Avoid using “um”s and “uhh”s as much as possible. While they’re not as offensive as some of the other blunders we’ve mentioned, they can come across as unprofessional and can make you seem too relaxed for the setting. 

It’s fine if the right words don’t instantly pop into your head. Instead of breaking the silence with filler words, take a moment to collect your thoughts before proceeding with a polished answer. 

11. Avoid unprofessional and sensitive topics

Some topics–okay, many topics–aren’t fodder for a job interview. This includes the obvious ones like politics and religion. Still, you should also shy away from discussing things that could be viewed as frivolous, like your social life or relationship status. 

Also, avoid saying anything negative about your current employer, colleagues, or boss. If you’re asked directly what you don’t like about your current job, try to speak in broad terms that don’t point the finger at anyone, for example, “I’m looking for more advancement opportunities than my company currently offers” or “I want a new challenge that will allow me to use more of my skills in programming/communications/accounting/etc.”

12. Practice mealtime etiquette

Sometimes, an interview (usually a second or third one) includes a meal. This opens up a whole new set of etiquette guidelines to abide by. 

What’s Cooking America has a great comprehensive guide to mealtime etiquette for further reading, but here are some of the key behaviors that most people will notice:

  • Once you are seated, place your napkin on your lap 
  • Wait until everyone is served to begin eating
  • Keep your elbows off the table
  • Take small bites and chew with your mouth closed
  • Don’t speak with food in your mouth

If you’re at a restaurant, be mindful of the prices. It’s best to pick something in the mid-range rather than the most or least expensive item on the menu. Food that is eaten with a fork is preferable to anything that requires the use of your hands. 

What about alcohol? That’s a tricky one. Some professional guidance advises never to consume alcohol during an interview, even if it’s offered and everyone else is partaking. Generally, though, if the interviewer orders a drink first and you feel comfortable having one as well, it won’t harm to have one–but only one!–drink. 

13. Ask good questions

In a polite conversation, both people ask questions and listen carefully to demonstrate interest in one another. The same holds true for job interviews. At the end of the conversation, you’ll almost always be asked what questions you have, so it’s a good idea to come prepared with two to three thoughtful topics to bring up. 

What about tough topics like money and benefits that are undoubtedly on your mind? We talk all about how to broach tough subjects during an interview here. 

14. End with a strong goodbye

As the interview wraps up, solidify the positive impression you’ve worked hard to generate with a sincere and thankful goodbye. Stand up and shake hands with your interviewer again, thanking them again for their time. Suppose the conversation has left you feeling thoroughly convinced you want the job. In that case, it’s a great time to say as much with a statement like, “After our conversation today, I’m excited about the position and would be thrilled at the opportunity to be part of the team.”

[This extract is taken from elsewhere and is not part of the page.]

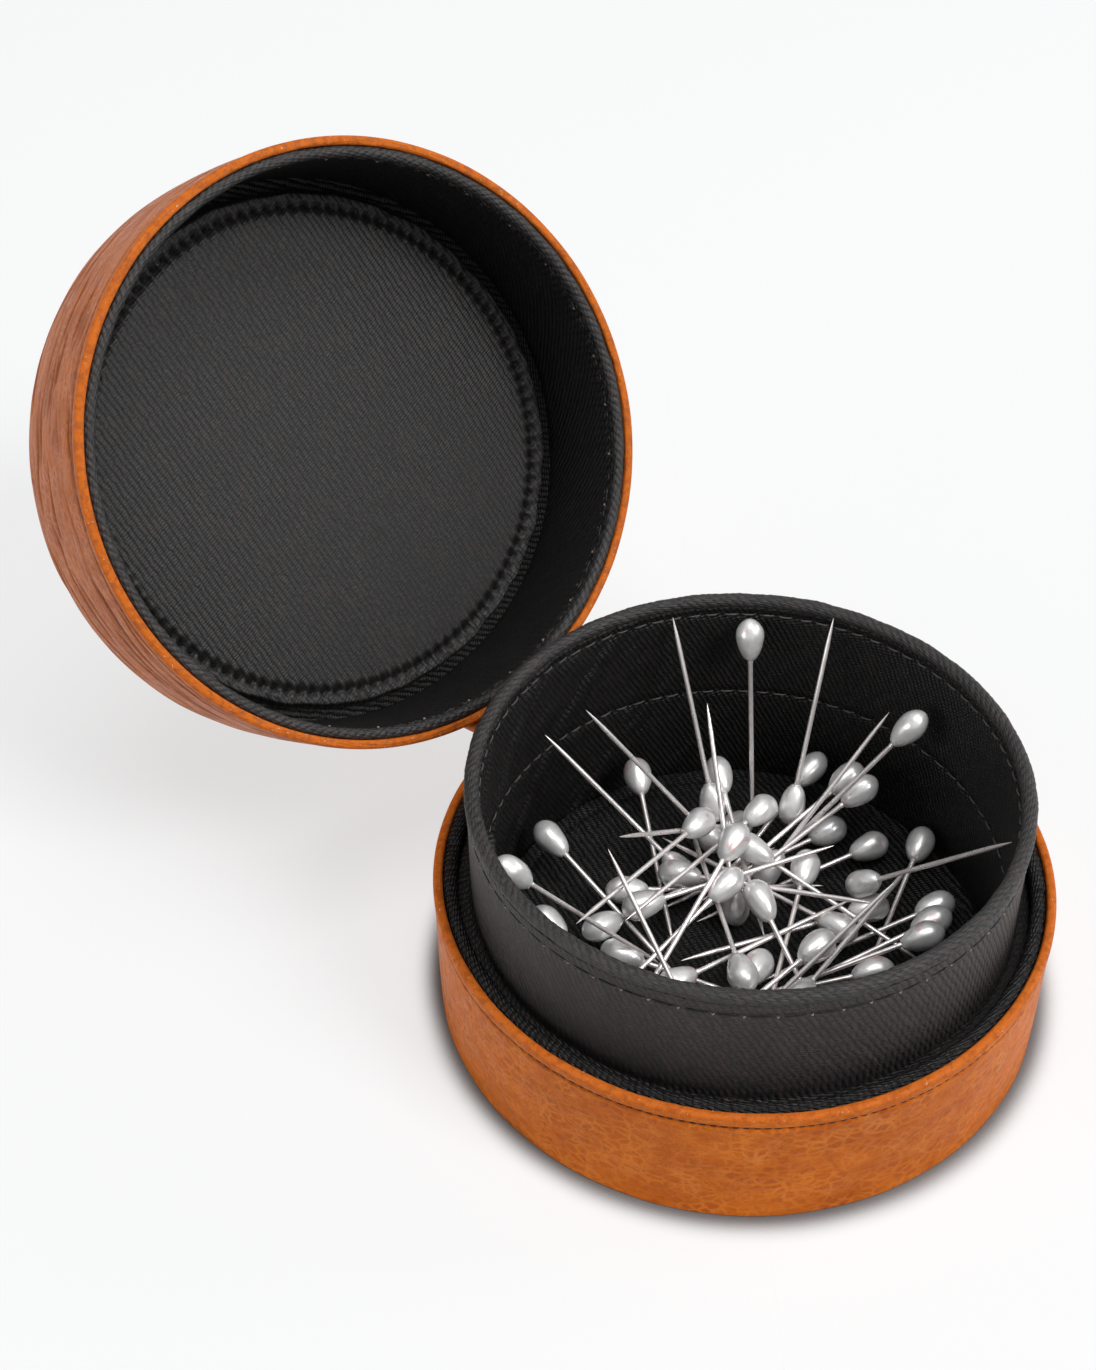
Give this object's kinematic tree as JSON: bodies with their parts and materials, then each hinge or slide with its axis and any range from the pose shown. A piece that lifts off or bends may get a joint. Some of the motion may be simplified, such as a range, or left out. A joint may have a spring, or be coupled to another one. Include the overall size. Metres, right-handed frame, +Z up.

15. Follow up with one more thank you

Yep, another one. It’s a professional courtesy to send a thank you note–email is fine–after an interview. Send one to every interviewer who was present and anyone else you talked with at length. Follow our template for writing a winning thank you email

Etiquette is just one component of being poised and prepared for an interview, but it can make a big impression on the people you meet and impact whether you get that coveted phone call offering you the job.